What Changed Since March 2026
- Flintlock 26 Commences in CΓ΄te d'Ivoire and Libya
- Houthis and Al-Shabaab have a "functional strategic partnership," Hussein Sheikh-Ali
- From Infrastructure Investment to Expanded Market Access: China's Belt and Road Initiative in Africa and the Implications for U.S. Trade Policy
- March 2026 Cyber Threat Report: Ransomware & GenAI Risk
- U.S. Forces Conduct Strikes Targeting al-Shabaab
- 'We are exploited': Congolese fear losing out as US makes minerals deals
- Lawless Seas, Contested Shores - Piracy, Smuggling and the Scramble for Port Access in the Horn of Africa
Military and Diplomatic
- Exercise Flintlock 2026 commenced in Cote d'Ivoire and Libya, with Libya hosting for the first time. This expansion of a multinational counterterrorism exercise into a previously excluded partner nation reflects shifting U.S. engagement priorities in North Africa. From a network defense standpoint, the exercise creates temporary communications infrastructure, cross-national data sharing requirements, and expanded attack surface during the exercise window.
- U.S. forces conducted strikes targeting al-Shabaab in East Africa. Continued kinetic operations indicate that the group retains operational capacity despite years of sustained pressure. Post-strike periods historically correlate with heightened propaganda output and potential retaliatory targeting of U.S. and partner digital assets.
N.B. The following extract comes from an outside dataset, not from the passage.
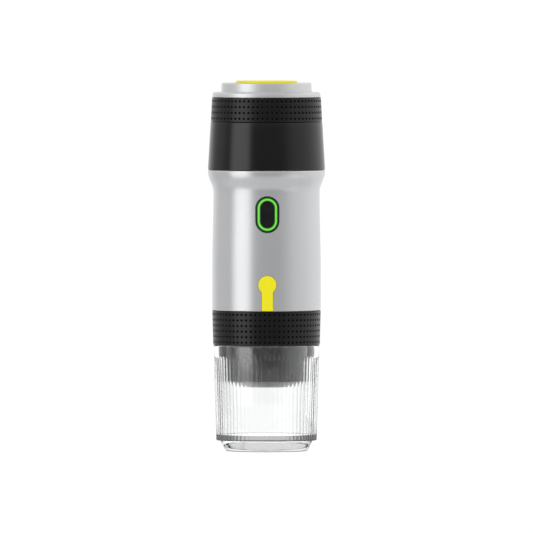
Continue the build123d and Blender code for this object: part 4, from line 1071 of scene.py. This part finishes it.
inlay_low, inlay_high = heights("lid_inlay")
inlay_line = rounded(
    [(0, inlay_low, 0), (inlay_radius, inlay_low, 0.1), (inlay_radius, inlay_high - 0.03, 0.5)]
    + [(inlay_radius * 0.7, inlay_high - 0.01, 0), (0, inlay_high, 0)]
)
yellow_plastic = moulded("yellow_inlay", (0.8, 0.72, 0.01), 0.35, relief=0.004, uneven=0.04)
inlay = turned("yellow_cap_disc", inlay_line, yellow_plastic)
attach(inlay, "water_lid")
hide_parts("lid_inlay")


# Studio: white table top and white surroundings. Soft lamps stand at the left, at the right and
# above, and the world has the bright panels that gloss and clear plastic show.
def area_light(name, azimuth, elevation, distance, width, power):
    """A soft panel of light, 0.9 m tall, that faces the object's middle."""
    lamp = bpy.data.lights.new(name, "AREA")
    lamp.shape = "RECTANGLE"
    lamp.size, lamp.size_y = width, 0.9
    lamp.energy = power
    panel = placed(name, lamp)
    aimed(panel, azimuth, elevation, distance)
    panel.visible_camera = panel.visible_glossy = panel.visible_transmission = False


area_light("left_lamp", azimuth=-58, elevation=15, distance=1.1, width=0.5, power=2.6)
area_light("right_lamp", azimuth=75, elevation=20, distance=1.1, width=0.6, power=2.6)
area_light("top_lamp", azimuth=-10, elevation=65, distance=1.2, width=0.9, power=4.0)


class Surroundings(Finish):
    """The world, made node by node as a material is."""

    store, ending = "worlds", "ShaderNodeOutputWorld"

    def passed(self, kind):
        """One for a ray that has bounced in this way, such as Diffuse."""
        depth = self.node("LightPath", {}, out=kind + " Depth")
        return depth.maths("GREATER_THAN", depth, 0.5)


sky = Surroundings("white_studio")
scattered, mirror, through = (sky.passed(kind) for kind in ("Diffuse", "Glossy", "Transmission"))
way = sky.node("TexCoord", {}, out="Generated")
across, away, height = (sky.node("SeparateXYZ", {}, way, out=axis) for axis in "XYZ")
turn = across.maths("ARCTAN2", across, 0 - away)


def panel_between(start, full, fade, end):
    """A soft-edged upright panel of light between two directions, in degrees from the front."""
    rise = turn.between(radians(start), radians(full)) if full > start else 1
    return rise * (1 - turn.between(radians(fade), radians(end)))


left_panel = panel_between(-82, -70, -40, -30) * 1.5
left_far = panel_between(-181, -180, -100, -80) * 0.32
right_near = turn.between(radians(25), radians(65)) * 0.45
right_far = turn.between(radians(60), radians(125)) * 0.35
low_part = 1 - height.between(0.55, 0.85)
right_floor = panel_between(25, 45, 60, 85) * height.between(-0.6, -0.5)
right_floor = right_floor * (1 - height.between(-0.32, -0.2))
high_band = height.between(0.12, 0.4) * (1 - height.between(0.6, 0.85)) * 0.3
behind = away.between(0.55, 0.95)
mirrored = left_panel + left_far + right_near + right_far + right_floor * 0.5
mirrored = mirrored * low_part + high_band + 0.17
mirrored = mirrored * (1 - behind) + behind
mirrored = mirrored * (through * 0.35 + 1) + through * 0.15
clear = mirror * mirrored + (1 - mirror) * 1.02
strength = scattered * 0.78 + (1 - scattered) * clear
world = sky.done(sky.node("Background", {}, (1, 1, 1, 1), strength))
world.cycles.sampling_method = "NONE"
bpy.context.scene.world = world


def table():
    """White table top that stays white to the eye and keeps a faint shadow."""
    finish = Finish("white_table")
    cloud = finish.grain(60.0)
    paint = finish.node("BsdfDiffuse", {}, (0.66, 0.66, 0.66, 1), cloud * 0.1 + 0.6)
    glow = finish.node("Emission", {}, (1, 1, 1, 1), 1.1)
    seen = finish.node("LightPath", {}, out="Is Camera Ray")
    seen = seen.maths("MAXIMUM", seen, finish.node("LightPath", {}, out="Is Transmission Ray"))
    return finish.done(finish.node("MixShader", {}, seen * 0.85, paint, glow))


table_radius = 0.36
top = bmesh.new()
bmesh.ops.create_circle(top, cap_ends=True, segments=96, radius=table_radius)
table_top = placed("table_top", mesh_of("table_top", top))
table_top.data.materials.append(table())
table_top.location.z = -0.1 * mm


# Picture
bpy.context.scene.view_settings.view_transform = "Standard"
- The International Crisis Group identified seven peace and security priorities for Africa in 2026, reflecting ongoing security architecture transformation and the need for coordinated international responses to regional instability. Multiple active conflicts and transitional governments across the Sahel and Horn of Africa create governance vacuums where cyber defense capacity is weakest.
- Competition for port access in the Horn of Africa is intensifying, with piracy and smuggling activities on the rise [4]. The scramble for port infrastructure involves multiple state actors (China, Russia, UAE, Turkey) and has direct implications for maritime domain awareness systems and port operational technology security.
Cyber Operations
- Global cyberattacks rose in January 2026, with ransomware activity showing significant increases [2]. Check Point's March 2026 threat report confirmed this trend continued with no relief, noting ransomware rebounds and intensifying GenAI-driven risks. African organizations, many of which lack mature incident response capabilities, are disproportionately exposed to these volume-driven campaigns.
- GenAI-driven data exposure is expanding as a threat vector [2]. For AFRICOM-relevant networks, this means that partner-nation organizations and private sector entities handling sensitive information (mining data, logistics systems, government communications) face new classes of automated reconnaissance and social engineering threats.
- The transition of Russian operations in Africa from Wagner to GRU-controlled Africa Corps almost certainly enhances the cyber component of Russian influence and intelligence operations on the continent. Wagner's cyber capabilities were primarily focused on information operations and social media manipulation. State intelligence agency control likely brings access to more sophisticated technical collection tools and coordinated cyber-espionage tradecraft.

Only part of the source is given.